● **CAD and scene scripts**
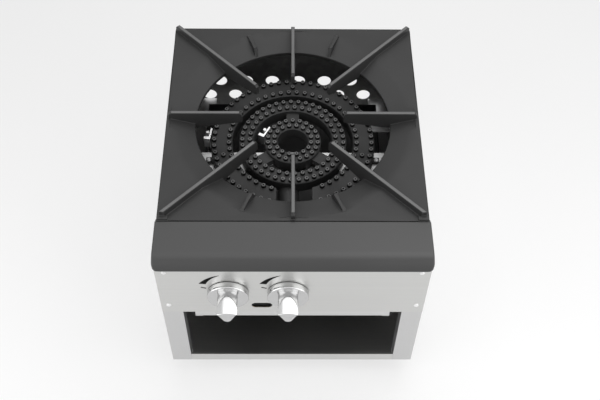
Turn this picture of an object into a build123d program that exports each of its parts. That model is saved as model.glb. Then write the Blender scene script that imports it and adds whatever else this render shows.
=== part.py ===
"""Low stock pot range: a three-ring cast burner under a square cast grate, two gas controls
on a sheet steel front, a crumb tray and an open storage shelf, on four screw feet.

Millimetres, +Z up, front towards -Y. While the pieces are drawn, x = y = 0 is the burner's
axis and z = 0 the floor. On export everything moves along Y, so that the origin lies on the
floor under the middle of the outer box.
"""
from build123d import *
from math import acos, atan2, copysign, cos, degrees, pi, radians, sin, sqrt
import os

# ---------------------------------------------------------------- driving dimensions
# body
body_width = 457.0
grate_depth = 457.0
top_height = 405.0          # top face of the grate's plate above the floor
foot_height = 50.0          # floor to the underside of the cabinet
sheet = 1.2                 # sides, back, shelf
panel_sheet = 1.5
bar_sheet = 1.5
tray_sheet = 1.0
fit_gap = 0.3               # between sheet edges that stand side by side
touch_gap = 0.05            # radial running fit of a shaft in its bore

# ledge in front of the grate
ledge_reach = 87.0          # grate's front edge to the nose
ledge_sheet = 2.0
ledge_height = 19.0
nose_radius = 30.0          # of the arc from the top down to the lower front edge
ledge_corner_radius = 10.0  # front corners, seen from above
ledge_inner_radius = 5.0
ledge_edge_radius = 2.5     # along the ends of the top
ledge_lip = 6.5             # return under the nose
ledge_end_gap = 0.5
ledge_tab_length = 12.0     # ends of the ledge, back beside the grate
ledge_tab_drop = 3.0        # top of the ledge to the tab's upper front corner
ledge_tab_height = 8.0      # at its back end
grate_gap = 1.0             # grate to ledge

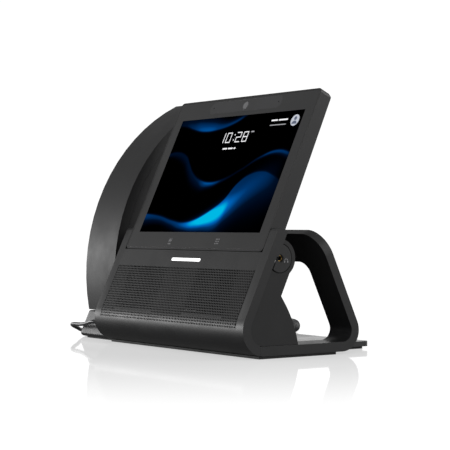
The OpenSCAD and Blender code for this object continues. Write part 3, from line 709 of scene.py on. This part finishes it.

● **What you have to do**
All lines holding the word "this" should be picked out and copied.

● **Worked answer**
Turn this picture of an object into a build123d program that exports each of its parts. That model is saved as model.glb. Then write the Blender scene script that imports it and adds whatever else this render shows.
The OpenSCAD and Blender code for this object continues. Write part 3, from line 709 of scene.py on. This part finishes it.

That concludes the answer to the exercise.